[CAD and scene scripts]
______

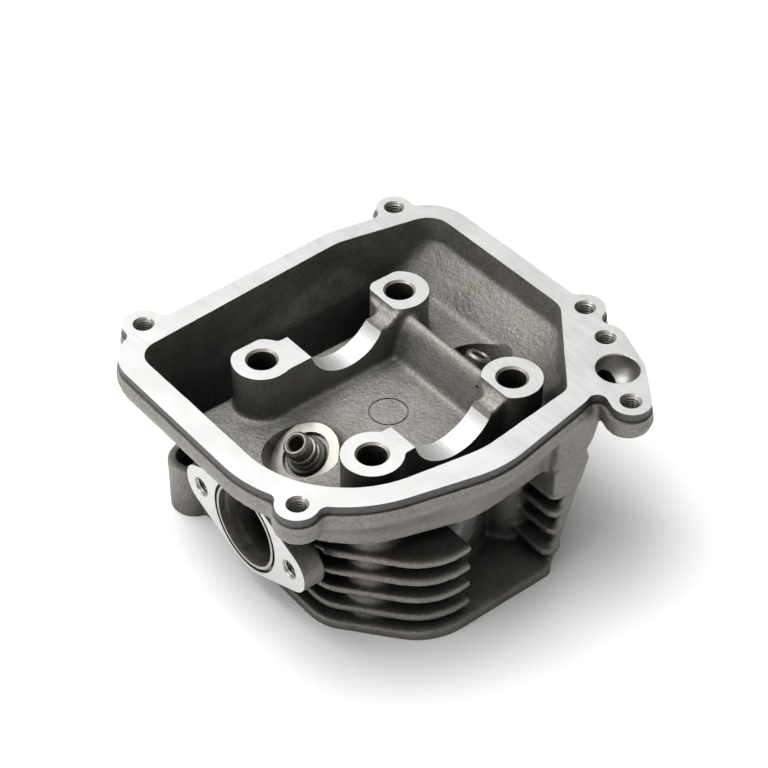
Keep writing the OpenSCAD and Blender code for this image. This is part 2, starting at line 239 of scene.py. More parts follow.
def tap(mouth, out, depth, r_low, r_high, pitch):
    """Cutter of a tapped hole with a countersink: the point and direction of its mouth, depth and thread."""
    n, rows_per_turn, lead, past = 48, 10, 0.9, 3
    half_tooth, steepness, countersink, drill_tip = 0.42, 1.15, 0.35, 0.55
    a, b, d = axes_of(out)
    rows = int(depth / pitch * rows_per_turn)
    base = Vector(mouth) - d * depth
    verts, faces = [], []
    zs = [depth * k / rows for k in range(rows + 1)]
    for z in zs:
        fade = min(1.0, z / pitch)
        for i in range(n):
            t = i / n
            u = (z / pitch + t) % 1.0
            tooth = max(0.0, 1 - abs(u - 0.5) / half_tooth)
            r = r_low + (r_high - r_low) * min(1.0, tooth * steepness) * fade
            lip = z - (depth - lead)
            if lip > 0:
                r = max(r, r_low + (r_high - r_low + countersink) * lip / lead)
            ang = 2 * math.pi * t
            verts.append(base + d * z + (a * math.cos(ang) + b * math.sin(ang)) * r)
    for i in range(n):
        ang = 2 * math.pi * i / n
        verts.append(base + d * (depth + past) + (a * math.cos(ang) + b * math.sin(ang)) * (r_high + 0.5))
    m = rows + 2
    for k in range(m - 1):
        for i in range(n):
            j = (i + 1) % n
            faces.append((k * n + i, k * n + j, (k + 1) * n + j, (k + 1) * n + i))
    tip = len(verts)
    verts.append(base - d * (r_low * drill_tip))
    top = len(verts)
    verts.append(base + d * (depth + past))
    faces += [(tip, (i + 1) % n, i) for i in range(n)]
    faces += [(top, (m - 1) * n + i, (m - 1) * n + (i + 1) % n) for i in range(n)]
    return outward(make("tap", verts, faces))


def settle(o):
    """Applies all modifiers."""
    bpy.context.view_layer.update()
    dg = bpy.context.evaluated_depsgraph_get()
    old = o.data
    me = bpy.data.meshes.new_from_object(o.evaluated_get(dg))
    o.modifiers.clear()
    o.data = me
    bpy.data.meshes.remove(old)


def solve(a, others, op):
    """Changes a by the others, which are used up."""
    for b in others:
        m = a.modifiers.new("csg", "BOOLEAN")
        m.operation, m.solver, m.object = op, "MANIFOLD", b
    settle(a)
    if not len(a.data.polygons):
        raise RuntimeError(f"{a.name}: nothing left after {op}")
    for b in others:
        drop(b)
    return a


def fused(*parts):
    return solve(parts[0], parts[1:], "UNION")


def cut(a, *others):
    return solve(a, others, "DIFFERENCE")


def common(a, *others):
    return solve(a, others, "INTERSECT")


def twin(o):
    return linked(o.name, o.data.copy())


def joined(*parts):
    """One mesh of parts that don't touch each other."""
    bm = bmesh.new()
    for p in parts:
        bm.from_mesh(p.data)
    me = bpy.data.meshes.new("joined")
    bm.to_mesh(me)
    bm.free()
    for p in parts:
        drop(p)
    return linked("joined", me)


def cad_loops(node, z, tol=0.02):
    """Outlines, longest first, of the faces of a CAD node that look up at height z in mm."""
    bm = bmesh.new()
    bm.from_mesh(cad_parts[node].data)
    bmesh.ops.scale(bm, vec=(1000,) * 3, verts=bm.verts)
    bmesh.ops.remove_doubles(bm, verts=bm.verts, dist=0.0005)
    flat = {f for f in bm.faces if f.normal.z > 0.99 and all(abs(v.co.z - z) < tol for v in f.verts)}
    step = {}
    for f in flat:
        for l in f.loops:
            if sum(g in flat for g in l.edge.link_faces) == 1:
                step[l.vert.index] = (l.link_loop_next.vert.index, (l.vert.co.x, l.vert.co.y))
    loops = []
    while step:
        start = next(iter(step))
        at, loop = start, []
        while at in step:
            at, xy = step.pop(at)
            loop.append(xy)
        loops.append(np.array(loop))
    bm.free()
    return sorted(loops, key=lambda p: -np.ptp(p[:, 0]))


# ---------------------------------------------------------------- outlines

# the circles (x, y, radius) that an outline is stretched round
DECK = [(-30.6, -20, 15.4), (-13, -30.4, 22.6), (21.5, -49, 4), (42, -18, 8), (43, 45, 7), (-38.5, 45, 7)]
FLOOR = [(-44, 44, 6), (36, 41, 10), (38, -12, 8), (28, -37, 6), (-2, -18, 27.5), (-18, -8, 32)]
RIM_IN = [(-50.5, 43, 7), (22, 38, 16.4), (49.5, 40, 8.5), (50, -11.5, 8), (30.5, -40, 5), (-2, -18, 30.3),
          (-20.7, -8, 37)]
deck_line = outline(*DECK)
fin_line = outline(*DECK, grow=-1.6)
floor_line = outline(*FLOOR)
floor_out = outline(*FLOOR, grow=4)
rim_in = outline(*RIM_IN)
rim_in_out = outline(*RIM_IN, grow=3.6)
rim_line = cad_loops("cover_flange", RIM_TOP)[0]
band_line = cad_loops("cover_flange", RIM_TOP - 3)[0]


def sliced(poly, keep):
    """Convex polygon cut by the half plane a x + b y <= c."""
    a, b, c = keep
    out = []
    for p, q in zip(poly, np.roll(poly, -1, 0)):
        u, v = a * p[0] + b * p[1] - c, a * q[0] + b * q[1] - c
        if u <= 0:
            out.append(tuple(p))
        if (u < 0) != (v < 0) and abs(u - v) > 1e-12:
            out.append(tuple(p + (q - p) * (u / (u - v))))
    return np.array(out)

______

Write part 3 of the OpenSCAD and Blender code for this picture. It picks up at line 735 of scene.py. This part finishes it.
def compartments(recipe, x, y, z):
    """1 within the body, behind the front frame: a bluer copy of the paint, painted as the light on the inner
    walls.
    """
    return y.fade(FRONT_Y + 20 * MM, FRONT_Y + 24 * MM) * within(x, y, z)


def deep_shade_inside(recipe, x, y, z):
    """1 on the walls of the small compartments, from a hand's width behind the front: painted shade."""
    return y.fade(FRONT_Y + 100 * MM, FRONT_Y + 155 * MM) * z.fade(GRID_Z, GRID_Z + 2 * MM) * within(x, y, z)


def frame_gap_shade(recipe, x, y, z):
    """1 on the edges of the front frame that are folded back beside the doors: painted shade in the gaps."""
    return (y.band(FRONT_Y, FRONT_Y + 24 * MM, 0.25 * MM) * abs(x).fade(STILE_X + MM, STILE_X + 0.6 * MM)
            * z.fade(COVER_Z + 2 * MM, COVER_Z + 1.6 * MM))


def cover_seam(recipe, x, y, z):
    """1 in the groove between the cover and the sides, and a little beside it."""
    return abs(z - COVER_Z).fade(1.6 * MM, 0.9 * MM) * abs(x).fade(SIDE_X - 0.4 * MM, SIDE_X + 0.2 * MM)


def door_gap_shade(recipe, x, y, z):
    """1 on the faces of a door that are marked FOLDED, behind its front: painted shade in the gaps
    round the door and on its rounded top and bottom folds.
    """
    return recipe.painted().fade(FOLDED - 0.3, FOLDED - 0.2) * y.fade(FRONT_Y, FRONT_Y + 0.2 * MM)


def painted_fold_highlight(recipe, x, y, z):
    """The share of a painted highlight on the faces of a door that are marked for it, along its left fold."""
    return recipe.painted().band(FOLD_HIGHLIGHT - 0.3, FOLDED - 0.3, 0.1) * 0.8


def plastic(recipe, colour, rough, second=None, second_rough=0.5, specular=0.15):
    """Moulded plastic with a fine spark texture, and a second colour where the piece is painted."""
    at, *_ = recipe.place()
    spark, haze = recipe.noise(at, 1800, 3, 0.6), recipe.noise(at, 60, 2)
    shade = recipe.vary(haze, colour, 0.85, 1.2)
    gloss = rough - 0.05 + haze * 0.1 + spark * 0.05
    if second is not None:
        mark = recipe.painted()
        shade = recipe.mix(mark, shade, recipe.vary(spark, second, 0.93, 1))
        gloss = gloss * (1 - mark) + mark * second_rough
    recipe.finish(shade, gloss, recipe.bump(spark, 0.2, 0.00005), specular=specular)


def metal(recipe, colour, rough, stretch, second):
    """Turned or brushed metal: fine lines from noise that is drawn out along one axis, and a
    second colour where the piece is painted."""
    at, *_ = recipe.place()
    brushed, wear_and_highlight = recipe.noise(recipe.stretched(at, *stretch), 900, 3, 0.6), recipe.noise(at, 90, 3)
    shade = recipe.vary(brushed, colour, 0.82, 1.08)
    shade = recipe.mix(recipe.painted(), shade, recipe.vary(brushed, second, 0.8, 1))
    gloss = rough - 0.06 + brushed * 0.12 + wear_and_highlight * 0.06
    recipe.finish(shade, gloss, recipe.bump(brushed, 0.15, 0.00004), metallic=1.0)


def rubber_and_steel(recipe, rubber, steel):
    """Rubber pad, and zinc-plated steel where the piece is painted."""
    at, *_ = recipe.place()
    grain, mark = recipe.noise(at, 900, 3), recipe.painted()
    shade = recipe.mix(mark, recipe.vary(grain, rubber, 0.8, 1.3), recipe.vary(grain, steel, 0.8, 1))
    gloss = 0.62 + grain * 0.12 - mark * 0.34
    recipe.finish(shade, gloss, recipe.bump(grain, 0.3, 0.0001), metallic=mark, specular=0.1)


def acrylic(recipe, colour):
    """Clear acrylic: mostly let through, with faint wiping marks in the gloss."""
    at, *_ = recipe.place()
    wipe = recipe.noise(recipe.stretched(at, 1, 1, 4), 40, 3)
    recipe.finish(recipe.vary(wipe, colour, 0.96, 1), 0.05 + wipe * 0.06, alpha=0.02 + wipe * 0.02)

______

# [WHAT TO WORK ON]
Return all lines of the material above in which the word "this" occurs.

# [REPLY TO THE EXERCISE]
Keep writing the OpenSCAD and Blender code for this image. This is part 2, starting at line 239 of scene.py. More parts follow.
Write part 3 of the OpenSCAD and Blender code for this picture. It picks up at line 735 of scene.py. This part finishes it.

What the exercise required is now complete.